Perhaps the best example from wrestling is the Undertaker - a wrestler who rarely loses, not because he's selfish but because his character is intended to be a very powerful monster.  The man who plays him - Mark Calloway - has a lot of years of experience and input into his story lines behind the scenes.  What the Undertaker has occasionally done with his reputation is use it to draw the spotlight to a relatively new wrestler by losing or having a closely-fought match with him.  When Undertaker lost to Brock Lesnar at Wrestlemania, it was the first time that anyone had ever beaten 'Taker at that event, and he had been appearing at Wrestlemania for over twenty years.  By conceding this epic winning streak to Lesnar, Calloway was actually endorsing his opponent in a huge way.

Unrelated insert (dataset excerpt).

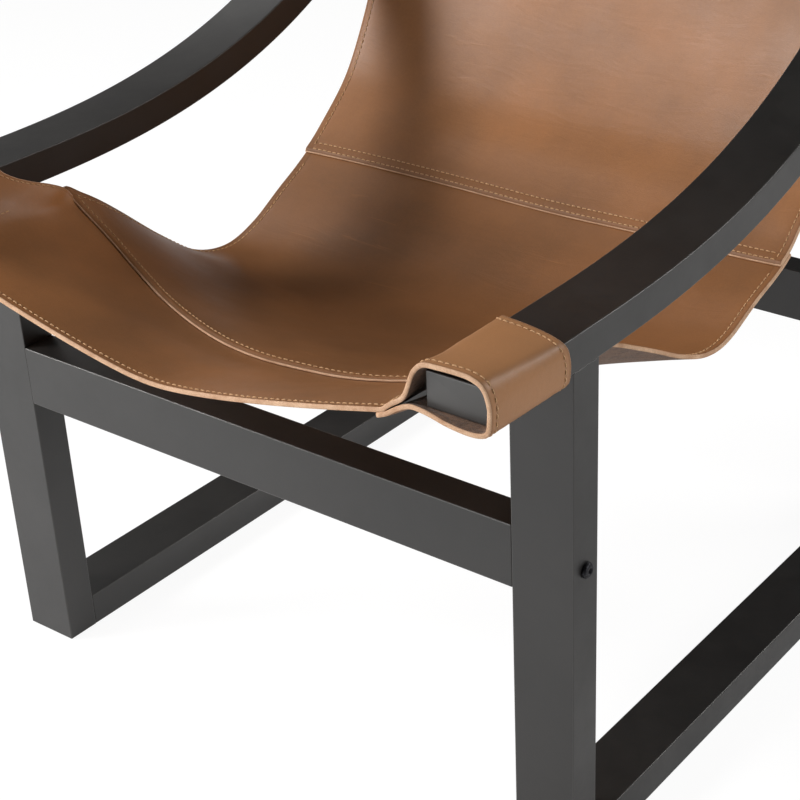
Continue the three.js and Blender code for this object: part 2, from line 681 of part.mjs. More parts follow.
// One crosswise row of a band, from its middle out to the end of the flap. share is 0 at the mouth.
function bandHalf(mouth, stationOf, side, share) {
  const lay = (x, away, up) => {
    const place = inMouth(mouth, away, up);
    return new THREE.Vector3(side * x, place.y, place.z);
  };
  const jointAt = (part) => {
    const x = THREE.MathUtils.lerp(INNER_FACE - RISE_WIDTH, INNER_FACE + SHOULDER_INSET, part);
    return bandPoint(side * x, part * rearStation(x), stationOf);
  };
  const joint = jointAt(share);
  const row = [];
  for (let k = 0; k <= BAND_COLUMNS; k++) {
    const x = (Math.abs(joint.x) * k) / BAND_COLUMNS;
    row.push(bandPoint(side * x, share * rearStation(x), stationOf));
  }
  const offset = joint.clone().sub(jointAt(0).lerp(jointAt(1), share));
  RISE_MOUTH_SHARES.forEach(([x0, up0, away0], m) => {
    const [x1, up1, away1] = RISE_SHOULDER_SHARES[m];
    const at = (a, b) => THREE.MathUtils.lerp(a, b, share);
    const point = lay(
      INNER_FACE + at(x0, x1) * ARM_THICKNESS,
      at(away0, away1) * SLEEVE_LENGTH,
      at(up0, up1) * ARM_THICKNESS
    );
    row.push(point.addScaledVector(offset, 1 - (m + 1) / (RISE_MOUTH_SHARES.length + 1)));
  });
  const loop = sleeveLoop();
  loop.forEach(({ x, up }) => row.push(lay(x, share * SLEEVE_LENGTH, up)));
  const flapStation = share * FLAP_STATIONS;
  const flapX = THREE.MathUtils.lerp(Math.abs(jointAt(0).x), INNER_FACE, flapStation / 2) - LEATHER;
  const inner = bandPoint(side * flapX, flapStation, stationOf, -LAP);
  const outer = row.at(-1);
  for (const part of [0.4, 0.75]) row.push(outer.clone().lerp(inner, part));
  row.push(inner);
  row.push(bandPoint(side * (flapX - FLAP_LENGTH), flapStation, stationOf, -LAP));
  return row;
}

// How far under the next panel a band reaches, in stations from its mouth edge
function rearStation(x) {
  const out = Math.abs(x) / INNER_FACE;
  return CORNER_STATION + BAND_HIDDEN_STATIONS - SHOULDER_STATIONS * out ** SHOULDER_CURVE;
}

function bandPoint(x, fromMouth, stationOf, extra = 0) {
  const under = THREE.MathUtils.smoothstep(fromMouth, CORNER_STATION / 2, CORNER_STATION - TUCK_STATIONS);
  return layer(x, stationOf(fromMouth), extra - (LAP / 2) * under);
}

function bandGrid(mouth, stationOf) {
  const grid = [];
  for (let i = 0; i <= BAND_ROWS; i++) {
    const share = i / BAND_ROWS;
    const left = bandHalf(mouth, stationOf, -1, share).reverse();
    const right = bandHalf(mouth, stationOf, 1, share);
    grid.push([...left, ...right.slice(1)]);
  }
  return grid;
}

function addBands() {
  const front = bandGrid(FRONT_MOUTH, (fromMouth) => fromMouth);
  addPiece("front_band", sheetSolid(front), "saddle_leather");
  const top = bandGrid(TOP_MOUTH, (fromMouth) => LAST_STATION - fromMouth);
  addPiece("top_band", sheetSolid(top), "saddle_leather");
}

for (const [name, side] of [["left", -1], ["right", 1]]) {
  addSideFrame(name, side);
  addTenons(name, side);
  addGlides(name, side);
}
for (const [name, joint] of Object.entries(JOINTS)) {
  addRail(name, joint);
  addFastenings(name, joint);
}
addPanels();
addBands();

// The origin is on the floor, under the middle of the chair's box
const extent = new THREE.Box3().setFromObject(chair, true);
chair.position.set(0, -(extent.min.y + extent.max.y) / 2, -extent.min.z);

export default group;
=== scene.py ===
"""Leather sling lounge chair: looped side frames in satin black, joined by rails, and a sewn leather sling.

Lengths in the tables are millimetres in the chair's own frame: x across, y back from the front legs' front
face, z up from under the legs. place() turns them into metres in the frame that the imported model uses.
"""

import json
import math

import bpy
import numpy as np
from mathutils import Matrix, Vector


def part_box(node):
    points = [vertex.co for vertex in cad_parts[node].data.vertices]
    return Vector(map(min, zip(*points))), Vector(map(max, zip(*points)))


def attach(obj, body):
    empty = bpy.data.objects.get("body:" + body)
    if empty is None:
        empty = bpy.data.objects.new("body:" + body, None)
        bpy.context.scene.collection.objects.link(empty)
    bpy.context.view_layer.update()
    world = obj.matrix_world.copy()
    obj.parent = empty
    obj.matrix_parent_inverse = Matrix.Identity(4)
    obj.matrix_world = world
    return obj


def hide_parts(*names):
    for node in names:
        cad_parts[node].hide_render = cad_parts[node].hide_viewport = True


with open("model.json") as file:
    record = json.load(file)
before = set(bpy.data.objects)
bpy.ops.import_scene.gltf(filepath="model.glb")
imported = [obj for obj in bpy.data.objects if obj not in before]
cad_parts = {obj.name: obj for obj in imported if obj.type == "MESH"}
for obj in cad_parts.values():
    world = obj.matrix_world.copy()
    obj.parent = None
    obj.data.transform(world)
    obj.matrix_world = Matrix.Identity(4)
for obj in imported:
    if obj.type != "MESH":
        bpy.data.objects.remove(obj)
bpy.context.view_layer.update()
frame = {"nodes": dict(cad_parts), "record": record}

MM = 0.001


def box_of(node):
    """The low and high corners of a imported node's box, in millimetres."""
    return np.array(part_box(node)) / MM


# Places read from the frame
LEG_LOW, LEG_HIGH = box_of("front_leg_right")
REAR_LOW, REAR_HIGH = box_of("rear_leg_right")
ARM_LOW = box_of("arm_post_right")[0]
ORIGIN = np.array([0.0, LEG_LOW[1], LEG_LOW[2]])
HALF_WIDTH = LEG_HIGH[0]
INNER_FACE = LEG_LOW[0]
MEMBER_WIDTH = HALF_WIDTH - INNER_FACE
MEMBER_MIDDLE = (HALF_WIDTH + INNER_FACE) / 2
MEMBER_DEPTH = LEG_HIGH[1] - LEG_LOW[1]
BASE_DEPTH = REAR_HIGH[1] - LEG_LOW[1]
REAR_LEG_FRONT = REAR_LOW[1] - LEG_LOW[1]
POST_TOP = REAR_HIGH[2] - LEG_LOW[2]
ARM_TIP = ARM_LOW[1] - LEG_LOW[1]
ARM_UNDERSIDE = LEG_HIGH[2] - LEG_LOW[2]
ARM_THICKNESS = 30.0
ARM_HEIGHT = ARM_UNDERSIDE + ARM_THICKNESS
BACK_ANGLE = math.radians(52)
ARM_CURVE_SHARE = 1.5
POST_STRAIGHT = 186.0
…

In LARP, character patronage is even easier; it does not have to entail losing a fight with another character.  No matter the form, it can be massively helpful.  I spent a long time in the old Cam UK vampire game playing a relatively low-powered Ventrue, and it was hard to get involved in plot at times, because many characters in that clan were insular, only interested in empire-building for themselves.  As a result, I have a very clear memory of the London game where I first met Tim Edwards, because he was playing a powerful character that actually delegated work and was interested in sponsoring less powerful characters - getting others involved.  Those kinds of interactions can make a player's game for him or her, and should never be underestimated.

I guess the above is a very long-winded way of saying this: "The principles of shared storytelling are really important to live-action stories, and if you don't believe the Larpers that say this, then wrestling can provide all the proof you need."

See you all around, hopefully sooner rather than later.